**Given request**. Repeat exactly, and only, the lines below starting at the line that contains "Reconstruct the object" and ending at the line that contains "doc.recompute()", inclusive of both.

**Records supplied**.
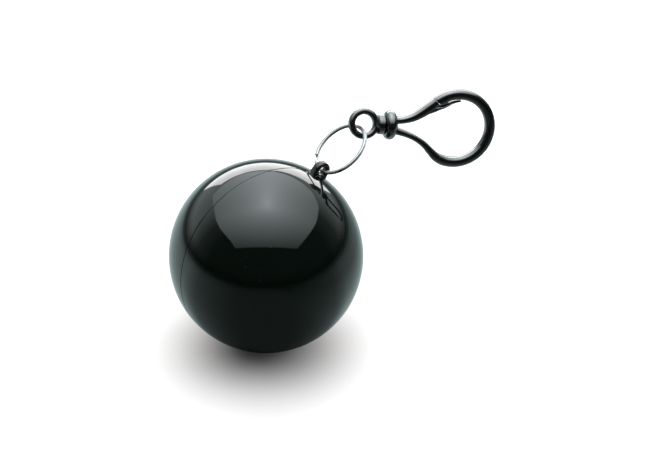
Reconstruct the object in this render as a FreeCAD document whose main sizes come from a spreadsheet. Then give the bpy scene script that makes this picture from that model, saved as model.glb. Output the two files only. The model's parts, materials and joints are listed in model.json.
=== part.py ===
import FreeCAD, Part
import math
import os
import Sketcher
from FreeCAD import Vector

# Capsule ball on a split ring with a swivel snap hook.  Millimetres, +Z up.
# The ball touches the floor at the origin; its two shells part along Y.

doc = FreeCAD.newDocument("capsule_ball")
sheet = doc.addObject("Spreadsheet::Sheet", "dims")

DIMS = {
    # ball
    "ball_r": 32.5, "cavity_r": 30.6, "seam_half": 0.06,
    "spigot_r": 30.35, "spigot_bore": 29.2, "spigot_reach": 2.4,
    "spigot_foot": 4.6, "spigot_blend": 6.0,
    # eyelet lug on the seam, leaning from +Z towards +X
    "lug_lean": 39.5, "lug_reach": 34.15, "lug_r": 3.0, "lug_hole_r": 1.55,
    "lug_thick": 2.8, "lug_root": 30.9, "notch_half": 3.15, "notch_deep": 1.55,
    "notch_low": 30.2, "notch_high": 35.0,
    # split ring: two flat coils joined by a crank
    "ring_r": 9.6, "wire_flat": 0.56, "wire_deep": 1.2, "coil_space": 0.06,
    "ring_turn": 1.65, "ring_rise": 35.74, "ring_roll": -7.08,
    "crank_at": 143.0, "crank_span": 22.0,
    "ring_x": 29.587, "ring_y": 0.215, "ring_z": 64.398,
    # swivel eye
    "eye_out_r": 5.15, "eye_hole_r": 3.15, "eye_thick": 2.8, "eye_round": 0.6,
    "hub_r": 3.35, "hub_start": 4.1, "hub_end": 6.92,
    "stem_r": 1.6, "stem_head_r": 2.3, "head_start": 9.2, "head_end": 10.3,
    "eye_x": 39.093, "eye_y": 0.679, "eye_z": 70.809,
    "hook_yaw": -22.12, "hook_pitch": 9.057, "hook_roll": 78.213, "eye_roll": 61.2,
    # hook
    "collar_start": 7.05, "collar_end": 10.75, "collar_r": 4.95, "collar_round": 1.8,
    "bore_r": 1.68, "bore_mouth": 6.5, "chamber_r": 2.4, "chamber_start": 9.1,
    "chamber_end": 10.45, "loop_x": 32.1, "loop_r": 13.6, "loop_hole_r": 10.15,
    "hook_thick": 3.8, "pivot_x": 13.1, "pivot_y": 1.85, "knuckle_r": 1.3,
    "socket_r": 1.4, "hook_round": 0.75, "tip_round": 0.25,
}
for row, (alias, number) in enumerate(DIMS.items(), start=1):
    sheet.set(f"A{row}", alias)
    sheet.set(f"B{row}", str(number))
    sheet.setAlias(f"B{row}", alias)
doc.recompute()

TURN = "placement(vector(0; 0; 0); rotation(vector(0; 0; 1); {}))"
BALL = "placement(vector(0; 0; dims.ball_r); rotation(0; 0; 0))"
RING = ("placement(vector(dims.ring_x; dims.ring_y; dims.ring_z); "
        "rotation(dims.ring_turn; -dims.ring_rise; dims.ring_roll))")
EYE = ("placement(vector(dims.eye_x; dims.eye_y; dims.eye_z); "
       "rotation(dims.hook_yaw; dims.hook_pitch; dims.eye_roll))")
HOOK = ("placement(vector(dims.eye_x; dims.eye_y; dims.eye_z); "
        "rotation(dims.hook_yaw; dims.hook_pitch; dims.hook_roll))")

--

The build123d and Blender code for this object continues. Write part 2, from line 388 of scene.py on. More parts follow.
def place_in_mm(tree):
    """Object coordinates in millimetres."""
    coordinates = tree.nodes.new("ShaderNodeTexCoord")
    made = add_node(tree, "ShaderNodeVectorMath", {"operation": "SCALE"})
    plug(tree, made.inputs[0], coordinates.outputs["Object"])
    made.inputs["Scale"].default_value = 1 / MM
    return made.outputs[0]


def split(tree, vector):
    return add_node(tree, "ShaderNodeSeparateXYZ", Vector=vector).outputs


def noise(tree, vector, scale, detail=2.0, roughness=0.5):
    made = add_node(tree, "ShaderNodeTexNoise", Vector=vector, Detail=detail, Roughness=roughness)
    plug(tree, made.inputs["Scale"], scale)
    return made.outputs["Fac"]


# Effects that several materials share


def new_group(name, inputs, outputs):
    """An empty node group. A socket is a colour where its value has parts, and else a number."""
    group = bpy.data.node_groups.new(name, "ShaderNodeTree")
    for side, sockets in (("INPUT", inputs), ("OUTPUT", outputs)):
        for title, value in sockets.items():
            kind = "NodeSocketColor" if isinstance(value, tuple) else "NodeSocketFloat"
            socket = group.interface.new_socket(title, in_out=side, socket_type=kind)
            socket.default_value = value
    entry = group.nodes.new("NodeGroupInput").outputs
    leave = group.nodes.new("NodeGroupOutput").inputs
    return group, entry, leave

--

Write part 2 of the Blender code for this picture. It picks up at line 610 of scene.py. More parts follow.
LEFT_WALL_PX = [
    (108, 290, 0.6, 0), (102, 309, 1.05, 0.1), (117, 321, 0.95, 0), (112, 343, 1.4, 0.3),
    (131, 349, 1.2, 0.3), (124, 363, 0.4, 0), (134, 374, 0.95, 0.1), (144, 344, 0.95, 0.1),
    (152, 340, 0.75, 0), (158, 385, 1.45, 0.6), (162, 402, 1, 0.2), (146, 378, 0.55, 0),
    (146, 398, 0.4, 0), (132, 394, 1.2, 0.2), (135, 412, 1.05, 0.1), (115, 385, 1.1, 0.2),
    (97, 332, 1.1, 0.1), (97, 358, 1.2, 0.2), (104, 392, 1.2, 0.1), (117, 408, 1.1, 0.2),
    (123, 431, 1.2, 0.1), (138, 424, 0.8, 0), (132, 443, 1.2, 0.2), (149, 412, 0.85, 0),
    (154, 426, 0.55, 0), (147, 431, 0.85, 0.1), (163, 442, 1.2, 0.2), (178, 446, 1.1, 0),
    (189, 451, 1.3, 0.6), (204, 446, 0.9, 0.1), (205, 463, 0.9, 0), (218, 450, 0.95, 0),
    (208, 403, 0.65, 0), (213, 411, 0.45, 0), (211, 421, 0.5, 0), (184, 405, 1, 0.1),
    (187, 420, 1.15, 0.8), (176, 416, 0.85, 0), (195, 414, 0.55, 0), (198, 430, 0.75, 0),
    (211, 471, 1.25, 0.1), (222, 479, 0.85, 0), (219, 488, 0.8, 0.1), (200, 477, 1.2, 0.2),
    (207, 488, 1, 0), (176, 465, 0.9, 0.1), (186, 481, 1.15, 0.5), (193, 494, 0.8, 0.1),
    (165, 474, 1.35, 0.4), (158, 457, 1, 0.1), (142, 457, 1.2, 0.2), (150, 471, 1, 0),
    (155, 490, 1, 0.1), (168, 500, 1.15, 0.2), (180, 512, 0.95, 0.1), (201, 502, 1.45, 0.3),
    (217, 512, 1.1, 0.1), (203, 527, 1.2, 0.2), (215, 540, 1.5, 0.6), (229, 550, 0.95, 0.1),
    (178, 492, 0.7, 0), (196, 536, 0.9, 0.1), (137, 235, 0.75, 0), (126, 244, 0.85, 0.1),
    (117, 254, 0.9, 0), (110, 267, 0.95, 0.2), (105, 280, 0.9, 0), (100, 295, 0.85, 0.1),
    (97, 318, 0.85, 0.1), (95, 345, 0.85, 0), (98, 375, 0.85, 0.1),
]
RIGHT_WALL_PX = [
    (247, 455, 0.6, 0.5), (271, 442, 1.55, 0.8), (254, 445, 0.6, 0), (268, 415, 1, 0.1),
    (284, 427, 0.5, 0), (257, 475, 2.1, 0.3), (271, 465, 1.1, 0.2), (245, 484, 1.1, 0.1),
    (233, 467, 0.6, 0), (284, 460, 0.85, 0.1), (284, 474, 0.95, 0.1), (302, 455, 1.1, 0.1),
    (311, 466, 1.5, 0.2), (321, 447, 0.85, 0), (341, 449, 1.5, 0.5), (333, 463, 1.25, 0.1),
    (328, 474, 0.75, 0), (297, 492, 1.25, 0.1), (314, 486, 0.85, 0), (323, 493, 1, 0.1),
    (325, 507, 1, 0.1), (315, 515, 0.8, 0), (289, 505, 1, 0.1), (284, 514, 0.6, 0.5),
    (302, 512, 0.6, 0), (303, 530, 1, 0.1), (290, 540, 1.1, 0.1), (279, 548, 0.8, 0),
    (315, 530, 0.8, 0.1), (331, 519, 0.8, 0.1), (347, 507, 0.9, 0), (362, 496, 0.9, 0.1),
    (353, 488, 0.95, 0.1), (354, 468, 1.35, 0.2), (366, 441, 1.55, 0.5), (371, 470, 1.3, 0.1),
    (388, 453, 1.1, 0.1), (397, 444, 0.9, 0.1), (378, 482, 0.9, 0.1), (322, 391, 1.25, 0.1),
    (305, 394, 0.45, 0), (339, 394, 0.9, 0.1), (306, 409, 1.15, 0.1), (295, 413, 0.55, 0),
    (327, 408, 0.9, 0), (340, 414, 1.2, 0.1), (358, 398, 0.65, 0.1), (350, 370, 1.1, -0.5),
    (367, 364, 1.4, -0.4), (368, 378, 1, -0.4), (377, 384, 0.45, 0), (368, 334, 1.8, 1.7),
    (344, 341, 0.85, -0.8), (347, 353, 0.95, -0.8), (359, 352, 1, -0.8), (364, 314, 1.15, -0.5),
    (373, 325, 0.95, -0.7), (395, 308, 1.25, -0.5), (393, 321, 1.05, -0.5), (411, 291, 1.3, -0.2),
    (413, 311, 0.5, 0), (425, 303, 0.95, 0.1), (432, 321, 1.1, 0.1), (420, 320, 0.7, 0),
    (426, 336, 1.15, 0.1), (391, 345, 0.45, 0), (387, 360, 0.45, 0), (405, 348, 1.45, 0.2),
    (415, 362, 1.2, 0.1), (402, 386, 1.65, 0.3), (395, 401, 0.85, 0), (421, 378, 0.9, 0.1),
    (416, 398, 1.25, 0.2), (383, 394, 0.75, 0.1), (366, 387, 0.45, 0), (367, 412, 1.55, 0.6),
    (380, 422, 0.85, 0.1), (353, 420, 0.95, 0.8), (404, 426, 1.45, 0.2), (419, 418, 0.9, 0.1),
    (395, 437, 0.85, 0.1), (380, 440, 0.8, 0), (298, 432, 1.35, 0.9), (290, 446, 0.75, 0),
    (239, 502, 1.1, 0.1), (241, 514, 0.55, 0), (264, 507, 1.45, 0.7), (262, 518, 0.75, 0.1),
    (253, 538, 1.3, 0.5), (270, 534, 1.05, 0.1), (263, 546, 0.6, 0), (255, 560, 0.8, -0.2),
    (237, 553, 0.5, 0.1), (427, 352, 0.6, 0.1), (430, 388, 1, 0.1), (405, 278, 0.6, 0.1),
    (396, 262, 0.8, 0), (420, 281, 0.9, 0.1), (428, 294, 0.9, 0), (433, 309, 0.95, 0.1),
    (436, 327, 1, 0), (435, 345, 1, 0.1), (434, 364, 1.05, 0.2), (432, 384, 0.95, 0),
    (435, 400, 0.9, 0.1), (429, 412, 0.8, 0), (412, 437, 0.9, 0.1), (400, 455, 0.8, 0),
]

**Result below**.
Reconstruct the object in this render as a FreeCAD document whose main sizes come from a spreadsheet. Then give the bpy scene script that makes this picture from that model, saved as model.glb. Output the two files only. The model's parts, materials and joints are listed in model.json.
=== part.py ===
import FreeCAD, Part
import math
import os
import Sketcher
from FreeCAD import Vector

# Capsule ball on a split ring with a swivel snap hook.  Millimetres, +Z up.
# The ball touches the floor at the origin; its two shells part along Y.

doc = FreeCAD.newDocument("capsule_ball")
sheet = doc.addObject("Spreadsheet::Sheet", "dims")

DIMS = {
    # ball
    "ball_r": 32.5, "cavity_r": 30.6, "seam_half": 0.06,
    "spigot_r": 30.35, "spigot_bore": 29.2, "spigot_reach": 2.4,
    "spigot_foot": 4.6, "spigot_blend": 6.0,
    # eyelet lug on the seam, leaning from +Z towards +X
    "lug_lean": 39.5, "lug_reach": 34.15, "lug_r": 3.0, "lug_hole_r": 1.55,
    "lug_thick": 2.8, "lug_root": 30.9, "notch_half": 3.15, "notch_deep": 1.55,
    "notch_low": 30.2, "notch_high": 35.0,
    # split ring: two flat coils joined by a crank
    "ring_r": 9.6, "wire_flat": 0.56, "wire_deep": 1.2, "coil_space": 0.06,
    "ring_turn": 1.65, "ring_rise": 35.74, "ring_roll": -7.08,
    "crank_at": 143.0, "crank_span": 22.0,
    "ring_x": 29.587, "ring_y": 0.215, "ring_z": 64.398,
    # swivel eye
    "eye_out_r": 5.15, "eye_hole_r": 3.15, "eye_thick": 2.8, "eye_round": 0.6,
    "hub_r": 3.35, "hub_start": 4.1, "hub_end": 6.92,
    "stem_r": 1.6, "stem_head_r": 2.3, "head_start": 9.2, "head_end": 10.3,
    "eye_x": 39.093, "eye_y": 0.679, "eye_z": 70.809,
    "hook_yaw": -22.12, "hook_pitch": 9.057, "hook_roll": 78.213, "eye_roll": 61.2,
    # hook
    "collar_start": 7.05, "collar_end": 10.75, "collar_r": 4.95, "collar_round": 1.8,
    "bore_r": 1.68, "bore_mouth": 6.5, "chamber_r": 2.4, "chamber_start": 9.1,
    "chamber_end": 10.45, "loop_x": 32.1, "loop_r": 13.6, "loop_hole_r": 10.15,
    "hook_thick": 3.8, "pivot_x": 13.1, "pivot_y": 1.85, "knuckle_r": 1.3,
    "socket_r": 1.4, "hook_round": 0.75, "tip_round": 0.25,
}
for row, (alias, number) in enumerate(DIMS.items(), start=1):
    sheet.set(f"A{row}", alias)
    sheet.set(f"B{row}", str(number))
    sheet.setAlias(f"B{row}", alias)
doc.recompute()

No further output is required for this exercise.